„Reflexionsräume? Das passt bei uns nicht mehr. Unser Haus ist ja sowieso schon komplett voll. Wo sollen wir denn sowas einrichten?“
Oder:
„Wir haben schon einen Snoozle-Raum. Jetzt sollen wir auch noch einen Reflexionsraum einrichten?“
Diese Fragen stellen sich vielleicht mit Blick auf den Begriff Reflexionsraum.
Was ist ein Reflexionsraum?
Aber es geht mir nicht um den Raum als bauliche Maßnahme. Mir geht es um den Raum im Sinne der zur Verfügung stehenden Zeit. Es geht um die Möglichkeit, über das, was in den Organisationen passiert, nachzudenken, zu reflektieren.
Unsicherheit braucht Phasen der handlungsbezogenen Selbstreflexion
In meinem letzten Beitrag habe ich über die Möglichkeiten geschrieben, wie man (individuell, vor allem) mit komplexen Situationen besser umgehen kann. Konkret ging es um Unsicherheit und den individuellen Umgang damit. Ich habe ein paar Faustregeln für den Umgang mit Unsicherheit vorgestellt, basierend auf dieser lesenswerten Rede von Prof. Lantermann der Uni Kassel.
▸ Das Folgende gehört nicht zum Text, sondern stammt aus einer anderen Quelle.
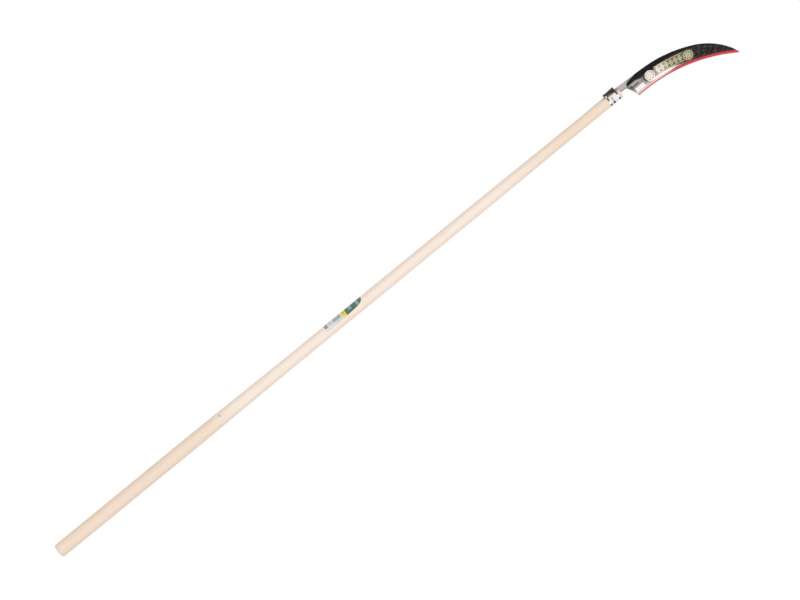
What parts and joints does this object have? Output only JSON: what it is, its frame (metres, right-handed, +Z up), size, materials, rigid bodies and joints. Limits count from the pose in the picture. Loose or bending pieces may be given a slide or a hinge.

Eine dieser Faustregeln war die Folgende:
Um mit komplexen und damit potentiell unsicheren Situationen umgehen zu können, braucht es Phasen der handlungsbezogenen Selbstreflexion. Handlungsbezogene Selbstreflexion kann sich dabei auf die Einzelperson, genauso aber eben auch auf das Team oder die Organisation als Ganzes beziehen.
Es geht somit darum, als Team oder Organisation immer wieder innezuhalten.
Supervision als Nikotinpflaster
Die versierten Sozialarbeiter werden jetzt sagen, dass dieses Innehalten doch – zumindest in den meisten Organisationen – über Maßnahmen wie die Supervision oder auch Teamtage oder ähnliches abgedeckt wird. Oftmals kommen individuelle oder teambezogene Weiterbildungen der Mitarbeitenden hinzu. Themen sind dann bspw. „gewaltfreie Kommunikation“ oder „Stressbewältigung in schwierigen Teams“. Die Angebote in diesem Bereich sind unüberschaubar und jeder, der ein wenig kreativ ist, kann sich hier lustige Dinge ausdenken und mit ein wenig Marketing-Geschick wahrscheinlich auch noch Geld verdienen.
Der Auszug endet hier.